* Stated exercise:
Quote the data below in full, please, without altering anything.
────────────────────────────────────────
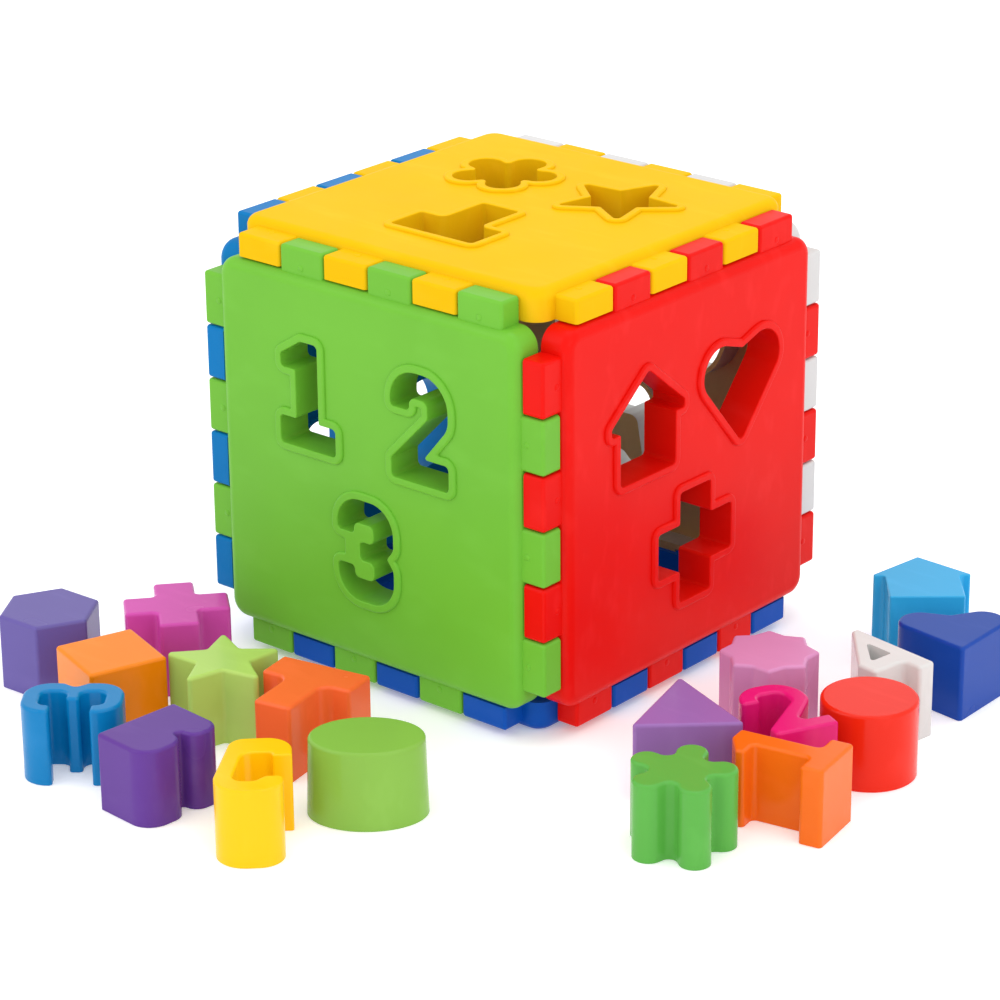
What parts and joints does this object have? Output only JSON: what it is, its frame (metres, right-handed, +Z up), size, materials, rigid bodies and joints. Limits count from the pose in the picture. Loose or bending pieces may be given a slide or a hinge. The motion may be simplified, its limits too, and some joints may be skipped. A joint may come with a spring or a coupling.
{
  "type": "shape sorter",
  "caption": "Shape-sorting cube of interlocking coloured plastic panels with shaped holes, and the loose blocks that are posted through them.",
  "frame": {"origin": "on the floor, at the middle of the cube's underside", "axes": "+Z up, -Y out of the front (figure) panel, +X out of the right (house, heart and plus) panel"},
  "size_m": [0.3543, 0.342, 0.1872],
  "materials": {
    "front_panel": "moulded, satin gloss",
    "right_panel": "moulded, satin gloss",
    "back_panel": "moulded, satin gloss",
    "left_panel": "moulded, satin gloss",
    "top_panel": "moulded, satin gloss",
    "bottom_panel": "moulded, satin gloss",
    "block_hexagon": "moulded, satin gloss",
    "block_plus": "moulded, satin gloss",
    "block_square": "moulded, satin gloss",
    "block_star": "moulded, satin gloss",
    "block_tee": "moulded, satin gloss",
    "block_three": "moulded, satin gloss",
    "block_lobes": "moulded, satin gloss",
    "block_six": "moulded, satin gloss",
    "block_oval": "moulded, satin gloss",
    "block_house": "moulded, satin gloss",
    "block_heart": "moulded, satin gloss",
    "block_four": "moulded, satin gloss",
    "block_burst": "moulded, satin gloss",
    "block_triangle": "moulded, satin gloss",
    "block_two": "moulded, satin gloss",
    "block_circle": "moulded, satin gloss",
    "block_one": "moulded, satin gloss",
    "block_flower": "moulded, satin gloss"
  },
  "bodies": {
    "front_panel": {"front_panel": "front_panel"},
    "right_panel": {"right_panel": "right_panel"},
    "back_panel": {"back_panel": "back_panel"},
    "left_panel": {"left_panel": "left_panel"},
    "top_panel": {"top_panel": "top_panel"},
    "bottom_panel": {"bottom_panel": "bottom_panel"},
    "block_hexagon": {"block_hexagon": "block_hexagon"},
    "block_plus": {"block_plus": "block_plus"},
    "block_square": {"block_square": "block_square"},
    "block_star": {"block_star": "block_star"},
    "block_tee": {"block_tee": "block_tee"},
    "block_three": {"block_three": "block_three"},
    "block_lobes": {"block_lobes": "block_lobes"},
    "block_six": {"block_six": "block_six"},
    "block_oval": {"block_oval": "block_oval"},
    "block_house": {"block_house": "block_house"},
    "block_heart": {"block_heart": "block_heart"},
    "block_four": {"block_four": "block_four"},
    "block_burst": {"block_burst": "block_burst"},
    "block_triangle": {"block_triangle": "block_triangle"},
    "block_two": {"block_two": "block_two"},
    "block_circle": {"block_circle": "block_circle"},
    "block_one": {"block_one": "block_one"},
    "block_flower": {"block_flower": "block_flower"}
  },
  "joints": [
    {"name": "top_lift", "type": "slide", "parent": "bottom_panel", "child": "top_panel", "axis": [0, 0, 1], "range_m": [0, 0.12]},
    {"name": "front_pull", "type": "slide", "parent": "bottom_panel", "child": "front_panel", "axis": [0, -1, 0], "range_m": [0, 0.012]},
    {"name": "right_pull", "type": "slide", "parent": "bottom_panel", "child": "right_panel", "axis": [1, 0, 0], "range_m": [0, 0.012]},
    {"name": "back_pull", "type": "slide", "parent": "bottom_panel", "child": "back_panel", "axis": [0, 1, 0], "range_m": [0, 0.012]},
    {"name": "left_pull", "type": "slide", "parent": "bottom_panel", "child": "left_panel", "axis": [-1, 0, 0], "range_m": [0, 0.012]},
    {"name": "hexagon_lift", "type": "slide", "parent": "bottom_panel", "child": "block_hexagon", "axis": [0, 0, 1], "range_m": [0, 0.06]},
    {"name": "plus_lift", "type": "slide", "parent": "bottom_panel", "child": "block_plus", "axis": [0, 0, 1], "range_m": [0, 0.06]},
    {"name": "square_lift", "type": "slide", "parent": "bottom_panel", "child": "block_square", "axis": [0, 0, 1], "range_m": [0, 0.06]},
    {"name": "star_lift", "type": "slide", "parent": "bottom_panel", "child": "block_star", "axis": [0, 0, 1], "range_m": [0, 0.06]},
    {"name": "tee_lift", "type": "slide", "parent": "bottom_panel", "child": "block_tee", "axis": [0, 0, 1], "range_m": [0, 0.06]},
    {"name": "three_lift", "type": "slide", "parent": "bottom_panel", "child": "block_three", "axis": [0, 0, 1], "range_m": [0, 0.06]},
    {"name": "lobes_lift", "type": "slide", "parent": "bottom_panel", "child": "block_lobes", "axis": [0, 0, 1], "range_m": [0, 0.06]},
    {"name": "six_lift", "type": "slide", "parent": "bottom_panel", "child": "block_six", "axis": [0, 0, 1], "range_m": [0, 0.06]},
    {"name": "oval_lift", "type": "slide", "parent": "bottom_panel", "child": "block_oval", "axis": [0, 0, 1], "range_m": [0, 0.06]},
    {"name": "house_lift", "type": "slide", "parent": "bottom_panel", "child": "block_house", "axis": [0, 0, 1], "range_m": [0, 0.06]},
    {"name": "heart_lift", "type": "slide", "parent": "bottom_panel", "child": "block_heart", "axis": [0, 0, 1], "range_m": [0, 0.06]},
    {"name": "four_lift", "type": "slide", "parent": "bottom_panel", "child": "block_four", "axis": [0, 0, 1], "range_m": [0, 0.06]},
    {"name": "burst_lift", "type": "slide", "parent": "bottom_panel", "child": "block_burst", "axis": [0, 0, 1], "range_m": [0, 0.06]},
    {"name": "triangle_lift", "type": "slide", "parent": "bottom_panel", "child": "block_triangle", "axis": [0, 0, 1], "range_m": [0, 0.06]},
    {"name": "two_lift", "type": "slide", "parent": "bottom_panel", "child": "block_two", "axis": [0, 0, 1], "range_m": [0, 0.06]},
    {"name": "circle_lift", "type": "slide", "parent": "bottom_panel", "child": "block_circle", "axis": [0, 0, 1], "range_m": [0, 0.06]},
    {"name": "one_lift", "type": "slide", "parent": "bottom_panel", "child": "block_one", "axis": [0, 0, 1], "range_m": [0, 0.06]},
    {"name": "flower_lift", "type": "slide", "parent": "bottom_panel", "child": "block_flower", "axis": [0, 0, 1], "range_m": [0, 0.06]}
  ]
}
────────────────────────────────────────
* Expected answer:
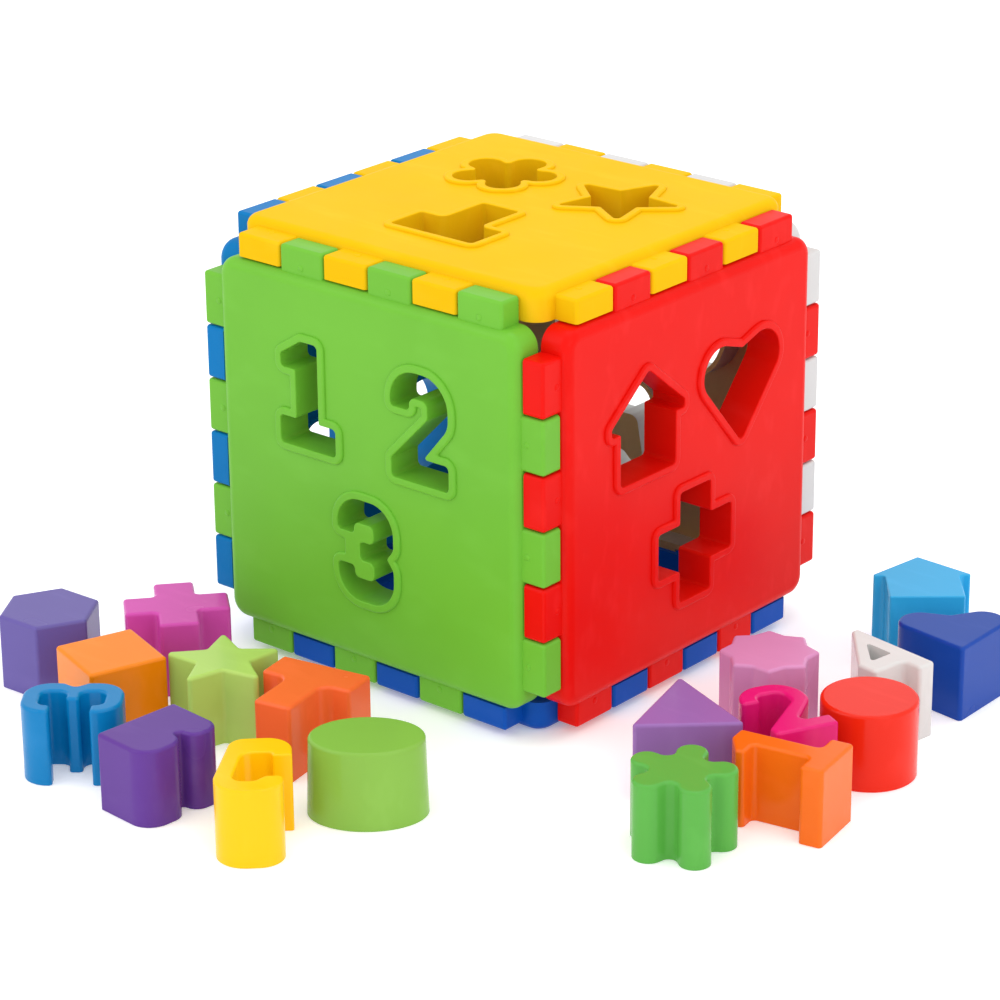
What parts and joints does this object have? Output only JSON: what it is, its frame (metres, right-handed, +Z up), size, materials, rigid bodies and joints. Limits count from the pose in the picture. Loose or bending pieces may be given a slide or a hinge. The motion may be simplified, its limits too, and some joints may be skipped. A joint may come with a spring or a coupling.
{
  "type": "shape sorter",
  "caption": "Shape-sorting cube of interlocking coloured plastic panels with shaped holes, and the loose blocks that are posted through them.",
  "frame": {"origin": "on the floor, at the middle of the cube's underside", "axes": "+Z up, -Y out of the front (figure) panel, +X out of the right (house, heart and plus) panel"},
  "size_m": [0.3543, 0.342, 0.1872],
  "materials": {
    "front_panel": "moulded, satin gloss",
    "right_panel": "moulded, satin gloss",
    "back_panel": "moulded, satin gloss",
    "left_panel": "moulded, satin gloss",
    "top_panel": "moulded, satin gloss",
    "bottom_panel": "moulded, satin gloss",
    "block_hexagon": "moulded, satin gloss",
    "block_plus": "moulded, satin gloss",
    "block_square": "moulded, satin gloss",
    "block_star": "moulded, satin gloss",
    "block_tee": "moulded, satin gloss",
    "block_three": "moulded, satin gloss",
    "block_lobes": "moulded, satin gloss",
    "block_six": "moulded, satin gloss",
    "block_oval": "moulded, satin gloss",
    "block_house": "moulded, satin gloss",
    "block_heart": "moulded, satin gloss",
    "block_four": "moulded, satin gloss",
    "block_burst": "moulded, satin gloss",
    "block_triangle": "moulded, satin gloss",
    "block_two": "moulded, satin gloss",
    "block_circle": "moulded, satin gloss",
    "block_one": "moulded, satin gloss",
    "block_flower": "moulded, satin gloss"
  },
  "bodies": {
    "front_panel": {"front_panel": "front_panel"},
    "right_panel": {"right_panel": "right_panel"},
    "back_panel": {"back_panel": "back_panel"},
    "left_panel": {"left_panel": "left_panel"},
    "top_panel": {"top_panel": "top_panel"},
    "bottom_panel": {"bottom_panel": "bottom_panel"},
    "block_hexagon": {"block_hexagon": "block_hexagon"},
    "block_plus": {"block_plus": "block_plus"},
    "block_square": {"block_square": "block_square"},
    "block_star": {"block_star": "block_star"},
    "block_tee": {"block_tee": "block_tee"},
    "block_three": {"block_three": "block_three"},
    "block_lobes": {"block_lobes": "block_lobes"},
    "block_six": {"block_six": "block_six"},
    "block_oval": {"block_oval": "block_oval"},
    "block_house": {"block_house": "block_house"},
    "block_heart": {"block_heart": "block_heart"},
    "block_four": {"block_four": "block_four"},
    "block_burst": {"block_burst": "block_burst"},
    "block_triangle": {"block_triangle": "block_triangle"},
    "block_two": {"block_two": "block_two"},
    "block_circle": {"block_circle": "block_circle"},
    "block_one": {"block_one": "block_one"},
    "block_flower": {"block_flower": "block_flower"}
  },
  "joints": [
    {"name": "top_lift", "type": "slide", "parent": "bottom_panel", "child": "top_panel", "axis": [0, 0, 1], "range_m": [0, 0.12]},
    {"name": "front_pull", "type": "slide", "parent": "bottom_panel", "child": "front_panel", "axis": [0, -1, 0], "range_m": [0, 0.012]},
    {"name": "right_pull", "type": "slide", "parent": "bottom_panel", "child": "right_panel", "axis": [1, 0, 0], "range_m": [0, 0.012]},
    {"name": "back_pull", "type": "slide", "parent": "bottom_panel", "child": "back_panel", "axis": [0, 1, 0], "range_m": [0, 0.012]},
    {"name": "left_pull", "type": "slide", "parent": "bottom_panel", "child": "left_panel", "axis": [-1, 0, 0], "range_m": [0, 0.012]},
    {"name": "hexagon_lift", "type": "slide", "parent": "bottom_panel", "child": "block_hexagon", "axis": [0, 0, 1], "range_m": [0, 0.06]},
    {"name": "plus_lift", "type": "slide", "parent": "bottom_panel", "child": "block_plus", "axis": [0, 0, 1], "range_m": [0, 0.06]},
    {"name": "square_lift", "type": "slide", "parent": "bottom_panel", "child": "block_square", "axis": [0, 0, 1], "range_m": [0, 0.06]},
    {"name": "star_lift", "type": "slide", "parent": "bottom_panel", "child": "block_star", "axis": [0, 0, 1], "range_m": [0, 0.06]},
    {"name": "tee_lift", "type": "slide", "parent": "bottom_panel", "child": "block_tee", "axis": [0, 0, 1], "range_m": [0, 0.06]},
    {"name": "three_lift", "type": "slide", "parent": "bottom_panel", "child": "block_three", "axis": [0, 0, 1], "range_m": [0, 0.06]},
    {"name": "lobes_lift", "type": "slide", "parent": "bottom_panel", "child": "block_lobes", "axis": [0, 0, 1], "range_m": [0, 0.06]},
    {"name": "six_lift", "type": "slide", "parent": "bottom_panel", "child": "block_six", "axis": [0, 0, 1], "range_m": [0, 0.06]},
    {"name": "oval_lift", "type": "slide", "parent": "bottom_panel", "child": "block_oval", "axis": [0, 0, 1], "range_m": [0, 0.06]},
    {"name": "house_lift", "type": "slide", "parent": "bottom_panel", "child": "block_house", "axis": [0, 0, 1], "range_m": [0, 0.06]},
    {"name": "heart_lift", "type": "slide", "parent": "bottom_panel", "child": "block_heart", "axis": [0, 0, 1], "range_m": [0, 0.06]},
    {"name": "four_lift", "type": "slide", "parent": "bottom_panel", "child": "block_four", "axis": [0, 0, 1], "range_m": [0, 0.06]},
    {"name": "burst_lift", "type": "slide", "parent": "bottom_panel", "child": "block_burst", "axis": [0, 0, 1], "range_m": [0, 0.06]},
    {"name": "triangle_lift", "type": "slide", "parent": "bottom_panel", "child": "block_triangle", "axis": [0, 0, 1], "range_m": [0, 0.06]},
    {"name": "two_lift", "type": "slide", "parent": "bottom_panel", "child": "block_two", "axis": [0, 0, 1], "range_m": [0, 0.06]},
    {"name": "circle_lift", "type": "slide", "parent": "bottom_panel", "child": "block_circle", "axis": [0, 0, 1], "range_m": [0, 0.06]},
    {"name": "one_lift", "type": "slide", "parent": "bottom_panel", "child": "block_one", "axis": [0, 0, 1], "range_m": [0, 0.06]},
    {"name": "flower_lift", "type": "slide", "parent": "bottom_panel", "child": "block_flower", "axis": [0, 0, 1], "range_m": [0, 0.06]}
  ]
}